Among them, the Port of Los Angeles reported that it handled 857,764 TEUs in February, and the loaded import volume reached 424,073 TEUs, an increase of 2.7% over last year. Compared with the same month last year, the total throughput increased by more than 7.3%. The Port of Long Beach reported that it handled 796,560 TEUs , an increase of 3.2% over February 2021, also setting a new record for container handling.
 
As can be seen from the above, the "container terminal speed" of these two major ports is continuously improving. Faced with the overload of US ports, California also plans to invest a record $2.3 billion in California ports to ease the tight port pressure in the United States.
 
But as of now, the continued chaos on the east coast of the United States, the Russia-Ukraine conflict that amplified the "inefficiency" of shipping, and the resurgence of the epidemic have made it temporarily impossible for the global supply chain to resume normal operations. Even if the "container terminal speed" improves, high shipping costs will continue for a long time.
 
In addition, international air freight rates are also affected by the epidemic and remain high.
 

International air freight rates remain high as routes open



It is learned that according to Xinhua News Agency, as the COVID-19 epidemic has restricted cross-border truck transportation, Shenzhen, China has opened cargo charter flights to Hong Kong. These flights will help meet the cross-border transportation needs of companies in Shenzhen and surrounding areas and ease the current tense supply chain situation.
 
 
The service will start on March 19 and last until early April.

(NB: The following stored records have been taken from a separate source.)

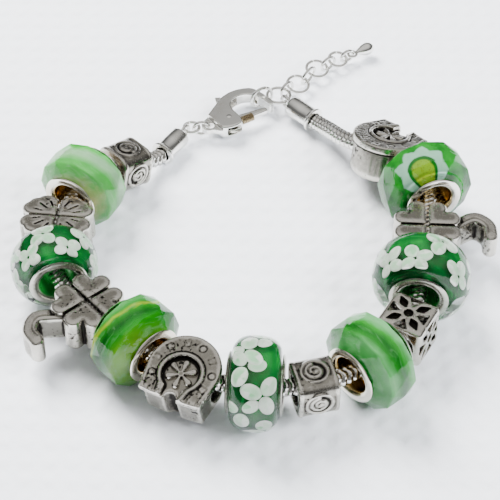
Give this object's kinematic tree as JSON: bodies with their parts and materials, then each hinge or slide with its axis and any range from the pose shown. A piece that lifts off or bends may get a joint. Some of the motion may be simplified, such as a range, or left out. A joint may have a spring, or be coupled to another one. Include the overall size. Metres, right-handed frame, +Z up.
{
  "type": "charm bracelet",
  "caption": "Closed snake-chain bracelet with large-hole glass beads, cast clover, horseshoe and leaf charms, a lobster clasp with a sprung lever and a short extender chain.",
  "frame": {"origin": "under the middle of the bracelet, on the surface it lies on", "axes": "+Z up from the surface, +Y across the bracelet towards the clasp and the extender, +X to the right as seen from the front beads"},
  "size_m": [0.075, 0.0902, 0.015],
  "materials": {
    "chain_plate": "polished silver plate over brass plates, darker between the ribs",
    "bright_plate": "bright silver plate",
    "antique_silver": "cast alloy with an antique silver finish, polished high spots and blackened recesses",
    "gilt_sleeve": "plated sleeve with a bright rim and a golden brown throat",
    "antique_sleeve": "antique silver sleeve with a rounded rim",
    "milky_glass": "polished milky light green glass with a cream streak",
    "swirled_glass": "polished green glass with lighter swirls",
    "banded_glass": "polished green glass with dark and pale bands round it",
    "clear_glass": "polished clear green glass with a white zigzag star",
    "flower_glass": "polished lampwork glass, white flowers on dark green under a clear casing"
  },
  "bodies": {
    "bracelet": {"snake_chain": "chain_plate", "facet_glass_1": "milky_glass", "facet_glass_2": "swirled_glass", "facet_glass_3": "banded_glass", "facet_glass_4": "clear_glass", "flower_glass_1": "flower_glass", "flower_glass_2": "flower_glass", "flower_glass_3": "flower_glass", "core_1": "gilt_sleeve", "core_2": "antique_sleeve", "core_3": "gilt_sleeve", "core_4": "antique_sleeve", "core_5": "gilt_sleeve", "core_6": "antique_sleeve", "core_7": "gilt_sleeve", "swirl_bead_1": "antique_silver", "swirl_bead_2": "antique_silver", "leaf_charm": "antique_silver", "clover_charm_1": "antique_silver", "clover_charm_2": "antique_silver", "horseshoe_charm_1": "antique_silver", "horseshoe_charm_2": "antique_silver", "star_bead": "antique_silver", "end_cap_left": "bright_plate", "end_cap_right": "bright_plate", "ring_left_flat": "bright_plate", "ring_left_upright": "bright_plate", "clasp_body": "bright_plate", "ring_right_upright": "bright_plate", "ring_right_flat": "bright_plate", "extender_link_1": "bright_plate", "extender_link_2": "bright_plate", "extender_link_3": "bright_plate", "extender_link_4": "bright_plate", "extender_link_5": "bright_plate", "extender_link_6": "bright_plate", "extender_link_7": "bright_plate", "drop": "bright_plate"},
    "lever": {"clasp_lever": "bright_plate"}
  },
  "joints": [
    {"name": "clasp_lever_hinge", "type": "hinge", "parent": "bracelet", "child": "lever", "pos_m": [-0.00436, 0.02388, 0.00215], "axis": [0, 0, 1], "range_deg": [0, 20], "stiffness_Nm_per_rad": 0.01, "springref_deg": -11.46}
  ]
}
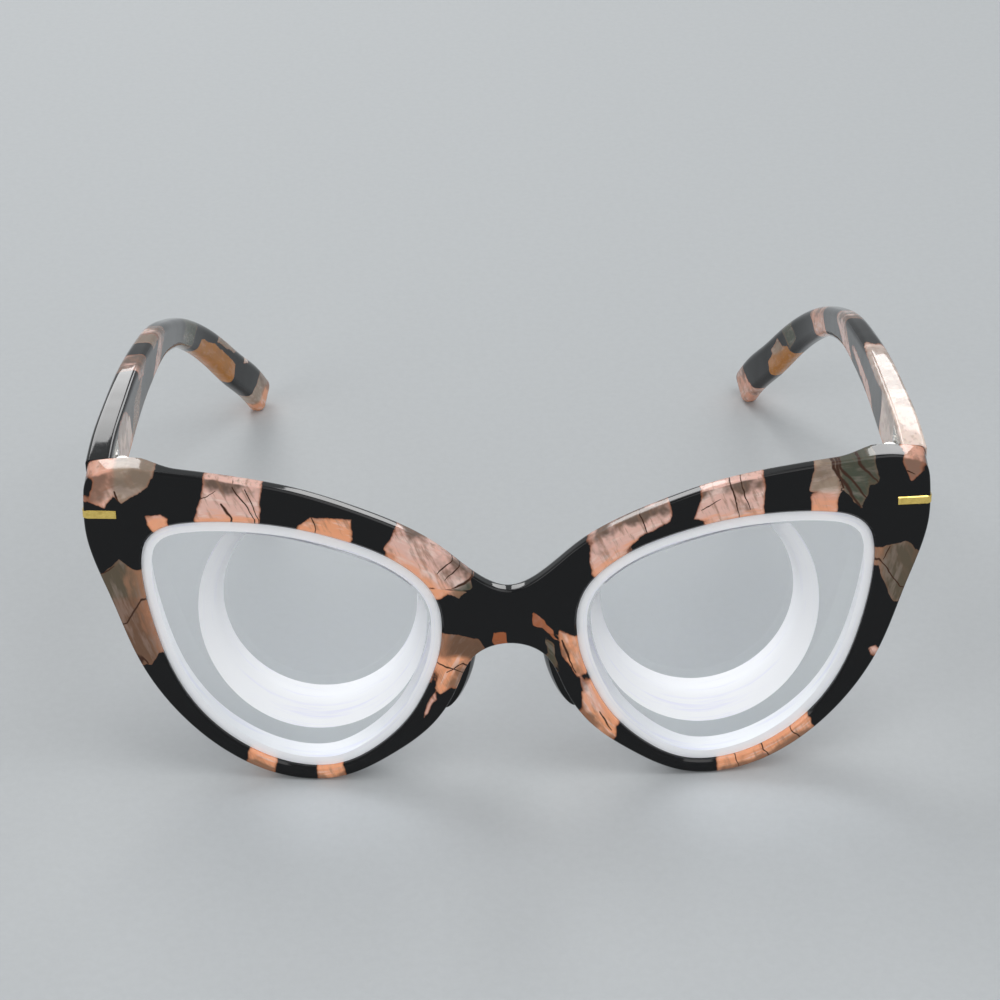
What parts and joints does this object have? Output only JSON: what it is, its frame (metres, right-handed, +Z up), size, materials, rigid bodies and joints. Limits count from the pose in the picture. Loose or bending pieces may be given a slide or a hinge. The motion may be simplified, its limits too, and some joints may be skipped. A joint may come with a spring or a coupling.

It will be operated by SF Airlines, with a Boeing 767 freighter capable of transporting 45 metric tons of cargo at a time, making six round trips between Shenzhen and Hong Kong per week, including export cargo.
 
In this regard, it is also learned that although Hong Kong has relaxed its control measures on the new crown epidemic and factories and businesses in Shenzhen have reopened on Monday this week, the epidemic control blockade measures still put pressure on air cargo rates.
 
Rates from Shanghai to the US East Coast have risen 42% so far this month. Prices from Europe to Asia are also rising, with Frankfurt to Shanghai, for example, up 17% and Hong Kong up 110%.
 
Air cargo shippers now also have to deal with flight diversions due to Shanghai's epidemic control measures. According to reports, from March 21 to May 1, 106 international flights on 22 different routes originally scheduled to arrive in Shanghai will be diverted to other airports in major Chinese cities.
 
It is not difficult to predict that shipping costs will continue to rise due to factors such as reduced passenger volume in Shanghai, rising aviation fuel prices, and airspace restrictions caused by the Russia-Ukraine conflict.
 
No matter how many times you are beaten, you will still be tough, no matter which direction the wind blows.
 
We also hope that the global epidemic will dissipate soon, the obstructed logistics will resume soon, the soaring freight rates will drop soon, and the cross-border sellers who have experienced "thousands of hardships" will finally get their rewards and sell well!